When The Seekers themselves joined the cast at the opening night curtain call for Georgy Girl – The Seekers Musical to take a bow with the actors who played them, it was the biggest moment of the night, packing an emotion that the musical itself never managed to deliver.

There is much to enjoy musically in this new Australian bio-musical about the group from Melbourne whose beautifully harmonised folk-pop sound won them such extraordinary international success in the 1960s.

Pippa Grandison who portrays Judith Durham is fabulous, while the actors who play the other three Seekers – Glaston Toft as Athol Guy, Mike McLeish as Bruce Woodley and Phillip Lowe as Keith Potger – do as much as they can with underwritten roles.

Together they do a great job of capturing The Seekers’ distinctive sound and gorgeous harmonies with crowd-pleasing performances of their hit songs such as I’ll Never Find Another You, A World of Our Own, The Carnival Is Over and Georgy Girl.

But the musical is hamstrung by a baggy book, which is in serious need of dramaturgical development. Written by Patrick Edgeworth, Durham’s brother-in-law, the show conveys information rather than actually dramatising events, with perfunctory dialogue setting up the songs.

Charting the Melbourne beginnings and extraordinary rise of The Seekers who went to London in 1964, the focus is very much on Durham who is characterised mainly by her worries about her weight (with a running gag about her not knowing what to wear), her lack of interest in fame, and her fear that at 24 she is an old maid.

Four years after hitting the heights, Durham famously decided to leave The Seekers just as America beckoned.
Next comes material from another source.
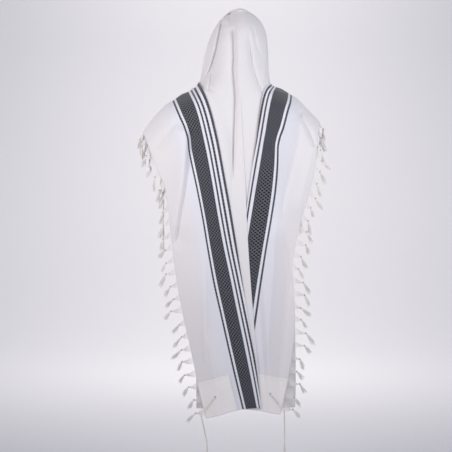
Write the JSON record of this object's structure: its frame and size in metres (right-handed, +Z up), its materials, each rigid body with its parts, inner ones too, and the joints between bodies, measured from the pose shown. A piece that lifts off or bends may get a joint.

The musical depicts her marriage to jazz pianist Ron Edgeworth with whom she subsequently toured then jumps forward to The Seekers’ 25th anniversary reunion and winds up (without any establishing set-up) with I Am Australian, which Woodley co-wrote in 1987.

Other characters are not developed in any depth so that the three “boys” in the band remain one-dimensional figures with little sense of what really made them tick or how their lives panned out.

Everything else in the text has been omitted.